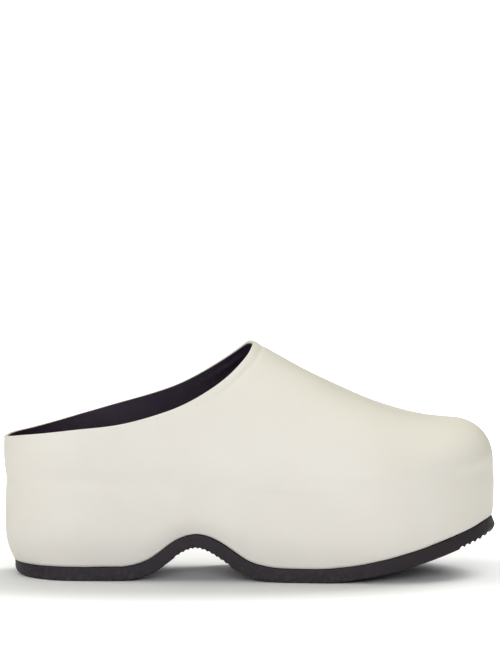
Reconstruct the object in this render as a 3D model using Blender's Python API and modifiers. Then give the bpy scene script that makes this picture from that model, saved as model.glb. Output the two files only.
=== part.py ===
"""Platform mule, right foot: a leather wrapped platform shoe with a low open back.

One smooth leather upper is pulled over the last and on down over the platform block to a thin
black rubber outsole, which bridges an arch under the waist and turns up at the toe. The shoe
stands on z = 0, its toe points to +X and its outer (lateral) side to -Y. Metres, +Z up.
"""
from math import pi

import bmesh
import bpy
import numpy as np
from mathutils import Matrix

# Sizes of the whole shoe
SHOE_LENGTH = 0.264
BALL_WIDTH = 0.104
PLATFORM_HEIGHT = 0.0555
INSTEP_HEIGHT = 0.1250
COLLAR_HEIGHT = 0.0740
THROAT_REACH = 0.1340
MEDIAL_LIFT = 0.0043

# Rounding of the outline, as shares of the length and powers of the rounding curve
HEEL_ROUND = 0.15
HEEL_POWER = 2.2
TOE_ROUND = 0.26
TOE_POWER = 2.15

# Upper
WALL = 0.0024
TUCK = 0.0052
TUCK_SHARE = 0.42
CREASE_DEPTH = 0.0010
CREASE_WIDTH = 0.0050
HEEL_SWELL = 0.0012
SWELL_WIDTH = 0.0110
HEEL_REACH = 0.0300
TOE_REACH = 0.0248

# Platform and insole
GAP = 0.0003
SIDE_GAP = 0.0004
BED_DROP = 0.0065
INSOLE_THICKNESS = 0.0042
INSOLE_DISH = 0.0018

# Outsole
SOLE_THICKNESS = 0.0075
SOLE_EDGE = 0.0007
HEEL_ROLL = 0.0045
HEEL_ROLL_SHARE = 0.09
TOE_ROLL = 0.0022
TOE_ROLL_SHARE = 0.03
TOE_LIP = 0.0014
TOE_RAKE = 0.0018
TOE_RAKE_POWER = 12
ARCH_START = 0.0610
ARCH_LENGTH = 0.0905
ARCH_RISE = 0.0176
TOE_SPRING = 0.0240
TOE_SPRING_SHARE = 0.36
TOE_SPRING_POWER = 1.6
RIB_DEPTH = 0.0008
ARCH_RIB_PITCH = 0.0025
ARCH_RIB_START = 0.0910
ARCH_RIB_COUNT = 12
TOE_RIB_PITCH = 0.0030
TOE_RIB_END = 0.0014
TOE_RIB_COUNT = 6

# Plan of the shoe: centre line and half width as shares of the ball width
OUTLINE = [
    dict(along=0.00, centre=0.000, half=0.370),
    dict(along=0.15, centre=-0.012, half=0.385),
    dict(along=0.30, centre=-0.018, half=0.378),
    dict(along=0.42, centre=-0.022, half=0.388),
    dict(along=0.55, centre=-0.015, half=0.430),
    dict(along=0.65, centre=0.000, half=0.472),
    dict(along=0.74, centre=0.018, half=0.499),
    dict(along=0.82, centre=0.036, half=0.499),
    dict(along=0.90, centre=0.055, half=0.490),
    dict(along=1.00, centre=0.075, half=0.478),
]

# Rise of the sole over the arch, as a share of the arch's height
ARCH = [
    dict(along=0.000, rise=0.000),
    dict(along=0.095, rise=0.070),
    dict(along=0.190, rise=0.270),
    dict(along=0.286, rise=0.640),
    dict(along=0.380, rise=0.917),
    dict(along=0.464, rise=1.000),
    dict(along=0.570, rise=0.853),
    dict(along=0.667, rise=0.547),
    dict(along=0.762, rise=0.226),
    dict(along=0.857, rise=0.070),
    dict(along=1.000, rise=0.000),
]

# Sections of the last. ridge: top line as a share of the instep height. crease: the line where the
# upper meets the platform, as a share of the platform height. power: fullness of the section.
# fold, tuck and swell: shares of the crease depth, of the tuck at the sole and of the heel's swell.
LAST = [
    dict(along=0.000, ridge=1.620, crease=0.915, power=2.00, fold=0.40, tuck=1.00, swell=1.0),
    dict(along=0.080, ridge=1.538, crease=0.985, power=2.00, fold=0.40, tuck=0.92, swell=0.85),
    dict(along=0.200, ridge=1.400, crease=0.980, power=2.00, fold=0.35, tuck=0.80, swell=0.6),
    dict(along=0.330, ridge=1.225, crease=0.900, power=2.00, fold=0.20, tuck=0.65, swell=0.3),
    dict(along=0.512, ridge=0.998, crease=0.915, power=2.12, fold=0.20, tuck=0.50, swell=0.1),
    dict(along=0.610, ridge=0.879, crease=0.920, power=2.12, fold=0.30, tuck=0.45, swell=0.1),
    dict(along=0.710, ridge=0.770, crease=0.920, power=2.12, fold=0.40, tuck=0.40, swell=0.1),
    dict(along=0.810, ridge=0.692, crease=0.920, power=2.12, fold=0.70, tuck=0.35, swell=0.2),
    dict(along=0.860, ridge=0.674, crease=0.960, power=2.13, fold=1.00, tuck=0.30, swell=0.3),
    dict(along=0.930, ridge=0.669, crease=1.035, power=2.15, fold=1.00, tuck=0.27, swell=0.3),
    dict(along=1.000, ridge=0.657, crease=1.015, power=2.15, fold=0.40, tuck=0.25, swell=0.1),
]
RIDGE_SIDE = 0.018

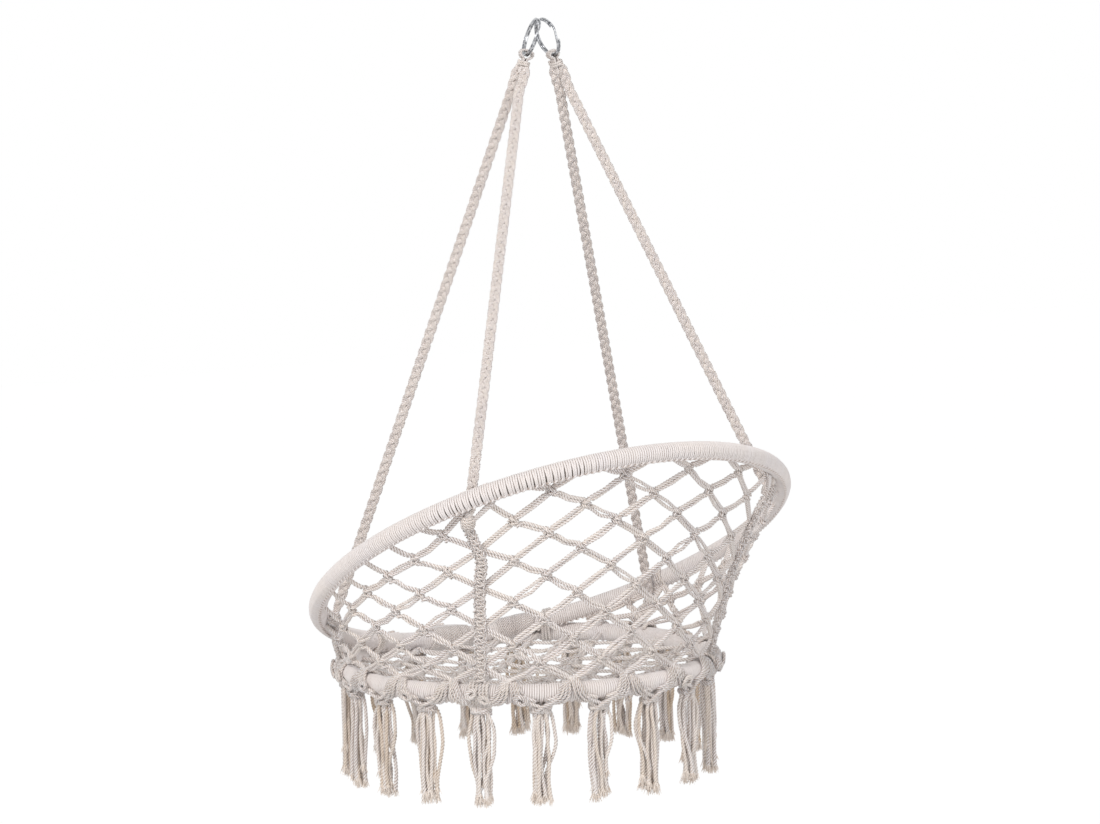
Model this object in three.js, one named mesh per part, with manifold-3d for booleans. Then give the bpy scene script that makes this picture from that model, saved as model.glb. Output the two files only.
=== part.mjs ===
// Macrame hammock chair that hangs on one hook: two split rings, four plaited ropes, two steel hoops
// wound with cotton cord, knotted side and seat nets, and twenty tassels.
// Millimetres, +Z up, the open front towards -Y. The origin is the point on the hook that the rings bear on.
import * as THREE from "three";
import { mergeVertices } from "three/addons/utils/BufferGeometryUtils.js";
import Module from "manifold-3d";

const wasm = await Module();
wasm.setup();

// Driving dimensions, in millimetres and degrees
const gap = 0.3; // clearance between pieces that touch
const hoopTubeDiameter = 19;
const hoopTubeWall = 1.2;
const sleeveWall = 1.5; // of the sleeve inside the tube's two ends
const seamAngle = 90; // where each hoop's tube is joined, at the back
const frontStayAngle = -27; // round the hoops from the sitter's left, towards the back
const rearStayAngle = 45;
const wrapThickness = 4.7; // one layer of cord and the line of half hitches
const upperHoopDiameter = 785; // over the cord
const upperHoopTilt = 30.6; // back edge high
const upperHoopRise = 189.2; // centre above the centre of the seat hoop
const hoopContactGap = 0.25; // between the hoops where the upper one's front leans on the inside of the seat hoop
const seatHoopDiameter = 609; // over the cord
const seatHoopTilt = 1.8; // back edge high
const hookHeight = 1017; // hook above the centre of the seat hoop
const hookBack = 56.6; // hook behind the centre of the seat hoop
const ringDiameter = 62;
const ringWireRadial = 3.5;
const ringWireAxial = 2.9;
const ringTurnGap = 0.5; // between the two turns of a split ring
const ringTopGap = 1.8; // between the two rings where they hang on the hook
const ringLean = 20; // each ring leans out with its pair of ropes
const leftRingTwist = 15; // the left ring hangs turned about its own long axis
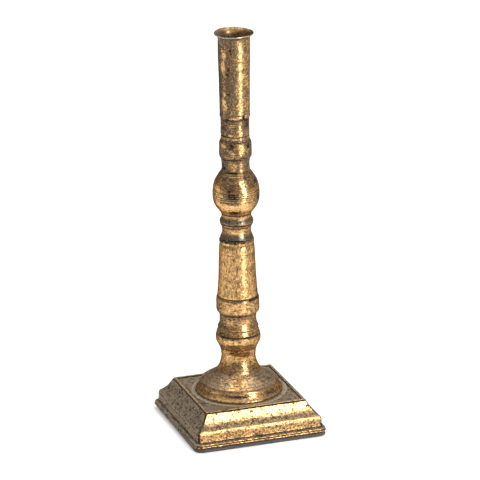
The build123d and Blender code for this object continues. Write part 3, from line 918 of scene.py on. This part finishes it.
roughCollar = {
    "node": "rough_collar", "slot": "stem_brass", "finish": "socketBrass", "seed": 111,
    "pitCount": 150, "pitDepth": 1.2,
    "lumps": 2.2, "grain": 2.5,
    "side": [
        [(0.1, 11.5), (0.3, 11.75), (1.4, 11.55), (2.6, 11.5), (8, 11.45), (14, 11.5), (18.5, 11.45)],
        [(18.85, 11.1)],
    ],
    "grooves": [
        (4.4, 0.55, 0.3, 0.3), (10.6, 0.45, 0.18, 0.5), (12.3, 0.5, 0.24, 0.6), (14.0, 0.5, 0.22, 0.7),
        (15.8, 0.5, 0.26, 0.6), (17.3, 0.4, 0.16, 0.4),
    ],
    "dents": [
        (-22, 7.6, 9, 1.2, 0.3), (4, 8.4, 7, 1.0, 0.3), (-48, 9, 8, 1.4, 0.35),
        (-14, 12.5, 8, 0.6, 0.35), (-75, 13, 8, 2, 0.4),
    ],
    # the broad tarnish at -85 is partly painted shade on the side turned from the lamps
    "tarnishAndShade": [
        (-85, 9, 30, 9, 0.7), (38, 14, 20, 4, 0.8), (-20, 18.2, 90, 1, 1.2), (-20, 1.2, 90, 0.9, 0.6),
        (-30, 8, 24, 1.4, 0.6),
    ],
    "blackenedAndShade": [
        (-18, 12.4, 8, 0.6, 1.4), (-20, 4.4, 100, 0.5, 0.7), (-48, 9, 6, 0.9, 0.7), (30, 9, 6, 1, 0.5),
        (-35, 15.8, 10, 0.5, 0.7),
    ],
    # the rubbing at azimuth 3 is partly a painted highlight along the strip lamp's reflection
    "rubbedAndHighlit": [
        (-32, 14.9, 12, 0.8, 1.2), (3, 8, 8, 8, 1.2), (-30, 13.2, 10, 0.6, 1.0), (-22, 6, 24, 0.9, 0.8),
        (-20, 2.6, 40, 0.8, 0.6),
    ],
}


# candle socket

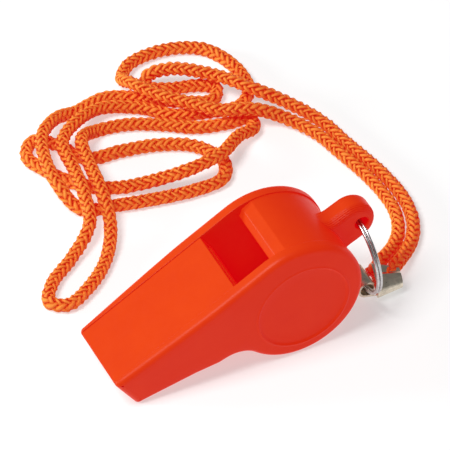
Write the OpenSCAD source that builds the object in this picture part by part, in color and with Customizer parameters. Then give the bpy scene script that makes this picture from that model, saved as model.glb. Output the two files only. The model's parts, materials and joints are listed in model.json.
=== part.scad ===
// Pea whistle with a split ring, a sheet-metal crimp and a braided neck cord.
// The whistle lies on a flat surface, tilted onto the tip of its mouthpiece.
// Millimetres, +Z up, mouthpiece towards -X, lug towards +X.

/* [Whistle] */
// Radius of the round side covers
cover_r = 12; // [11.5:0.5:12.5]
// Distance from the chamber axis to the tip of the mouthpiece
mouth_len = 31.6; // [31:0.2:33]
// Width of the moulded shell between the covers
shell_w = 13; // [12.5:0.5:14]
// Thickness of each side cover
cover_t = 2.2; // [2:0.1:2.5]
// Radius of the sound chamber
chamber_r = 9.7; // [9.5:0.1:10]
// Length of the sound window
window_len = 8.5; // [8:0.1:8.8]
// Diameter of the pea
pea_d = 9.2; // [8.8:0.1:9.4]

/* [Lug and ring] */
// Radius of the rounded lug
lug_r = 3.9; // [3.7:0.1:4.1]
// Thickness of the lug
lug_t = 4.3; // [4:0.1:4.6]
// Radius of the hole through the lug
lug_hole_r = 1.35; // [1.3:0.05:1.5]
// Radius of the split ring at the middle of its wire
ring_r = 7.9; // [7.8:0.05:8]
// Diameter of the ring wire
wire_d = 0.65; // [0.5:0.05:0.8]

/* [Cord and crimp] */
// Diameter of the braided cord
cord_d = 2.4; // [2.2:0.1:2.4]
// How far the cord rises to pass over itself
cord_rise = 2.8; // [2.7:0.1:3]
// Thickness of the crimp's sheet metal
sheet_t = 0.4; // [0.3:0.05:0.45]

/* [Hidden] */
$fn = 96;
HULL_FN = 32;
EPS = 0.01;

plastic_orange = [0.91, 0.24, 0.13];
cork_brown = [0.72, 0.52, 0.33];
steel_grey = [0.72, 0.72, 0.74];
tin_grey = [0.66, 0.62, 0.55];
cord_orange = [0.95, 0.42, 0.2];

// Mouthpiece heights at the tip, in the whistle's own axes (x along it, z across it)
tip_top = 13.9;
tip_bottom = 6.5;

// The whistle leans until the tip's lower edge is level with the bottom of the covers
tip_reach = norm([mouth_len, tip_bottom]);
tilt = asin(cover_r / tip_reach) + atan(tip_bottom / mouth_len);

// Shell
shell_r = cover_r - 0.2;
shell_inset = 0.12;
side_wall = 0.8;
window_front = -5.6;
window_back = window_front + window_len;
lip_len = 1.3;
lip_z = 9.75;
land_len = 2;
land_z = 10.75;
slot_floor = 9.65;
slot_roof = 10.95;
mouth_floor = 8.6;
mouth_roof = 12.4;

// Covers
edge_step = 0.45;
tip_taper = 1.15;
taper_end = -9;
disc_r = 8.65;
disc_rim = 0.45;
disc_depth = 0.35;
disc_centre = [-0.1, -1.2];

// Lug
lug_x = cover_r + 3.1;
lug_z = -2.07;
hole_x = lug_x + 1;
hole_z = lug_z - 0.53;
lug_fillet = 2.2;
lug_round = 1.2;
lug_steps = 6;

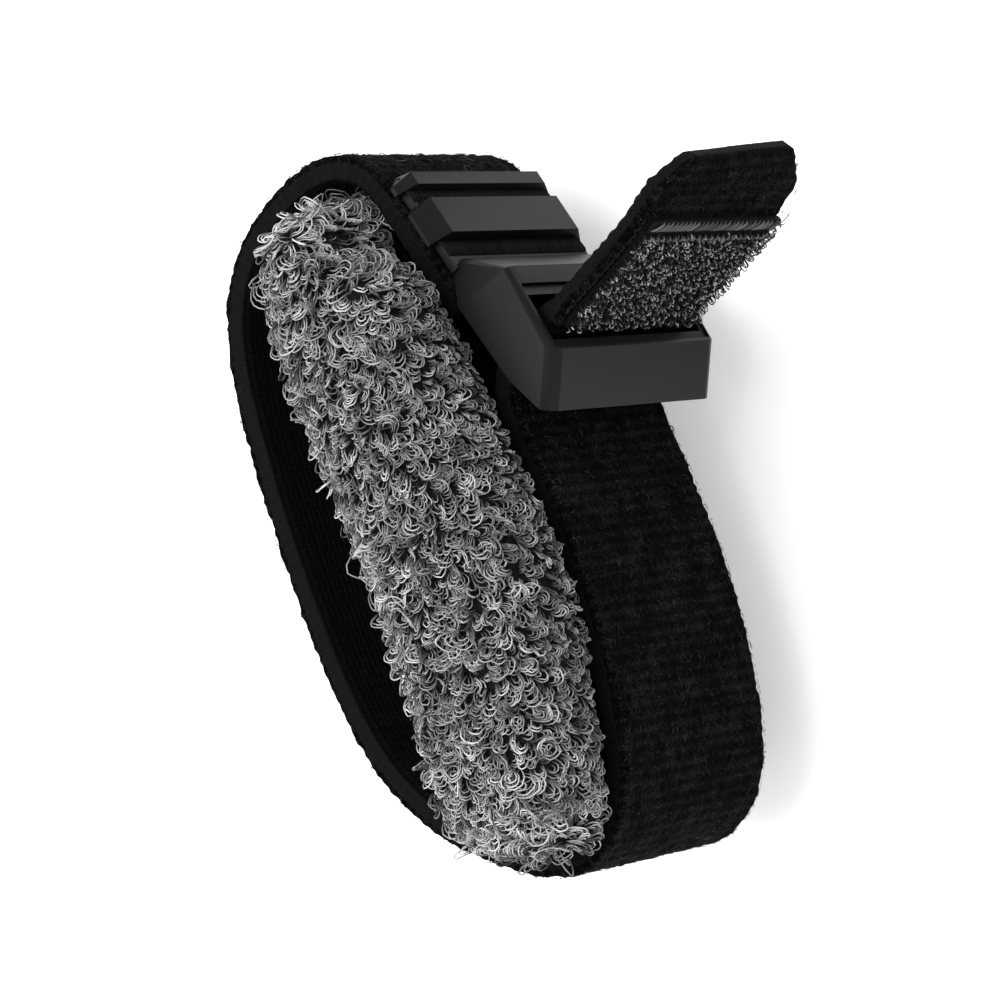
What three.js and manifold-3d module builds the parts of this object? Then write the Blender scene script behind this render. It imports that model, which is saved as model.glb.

◇ ◇ ◇

Your task – Starting at the first line of the entries above, please extract each line up to and including the line with "TOE_RIB_COUNT = 6", unchanged, and add nothing.

Expected output –
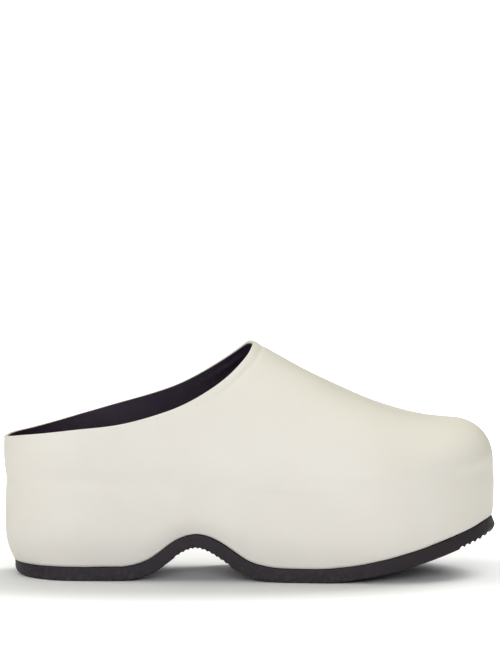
Reconstruct the object in this render as a 3D model using Blender's Python API and modifiers. Then give the bpy scene script that makes this picture from that model, saved as model.glb. Output the two files only.
=== part.py ===
"""Platform mule, right foot: a leather wrapped platform shoe with a low open back.

One smooth leather upper is pulled over the last and on down over the platform block to a thin
black rubber outsole, which bridges an arch under the waist and turns up at the toe. The shoe
stands on z = 0, its toe points to +X and its outer (lateral) side to -Y. Metres, +Z up.
"""
from math import pi

import bmesh
import bpy
import numpy as np
from mathutils import Matrix

# Sizes of the whole shoe
SHOE_LENGTH = 0.264
BALL_WIDTH = 0.104
PLATFORM_HEIGHT = 0.0555
INSTEP_HEIGHT = 0.1250
COLLAR_HEIGHT = 0.0740
THROAT_REACH = 0.1340
MEDIAL_LIFT = 0.0043

# Rounding of the outline, as shares of the length and powers of the rounding curve
HEEL_ROUND = 0.15
HEEL_POWER = 2.2
TOE_ROUND = 0.26
TOE_POWER = 2.15

# Upper
WALL = 0.0024
TUCK = 0.0052
TUCK_SHARE = 0.42
CREASE_DEPTH = 0.0010
CREASE_WIDTH = 0.0050
HEEL_SWELL = 0.0012
SWELL_WIDTH = 0.0110
HEEL_REACH = 0.0300
TOE_REACH = 0.0248

# Platform and insole
GAP = 0.0003
SIDE_GAP = 0.0004
BED_DROP = 0.0065
INSOLE_THICKNESS = 0.0042
INSOLE_DISH = 0.0018

# Outsole
SOLE_THICKNESS = 0.0075
SOLE_EDGE = 0.0007
HEEL_ROLL = 0.0045
HEEL_ROLL_SHARE = 0.09
TOE_ROLL = 0.0022
TOE_ROLL_SHARE = 0.03
TOE_LIP = 0.0014
TOE_RAKE = 0.0018
TOE_RAKE_POWER = 12
ARCH_START = 0.0610
ARCH_LENGTH = 0.0905
ARCH_RISE = 0.0176
TOE_SPRING = 0.0240
TOE_SPRING_SHARE = 0.36
TOE_SPRING_POWER = 1.6
RIB_DEPTH = 0.0008
ARCH_RIB_PITCH = 0.0025
ARCH_RIB_START = 0.0910
ARCH_RIB_COUNT = 12
TOE_RIB_PITCH = 0.0030
TOE_RIB_END = 0.0014
TOE_RIB_COUNT = 6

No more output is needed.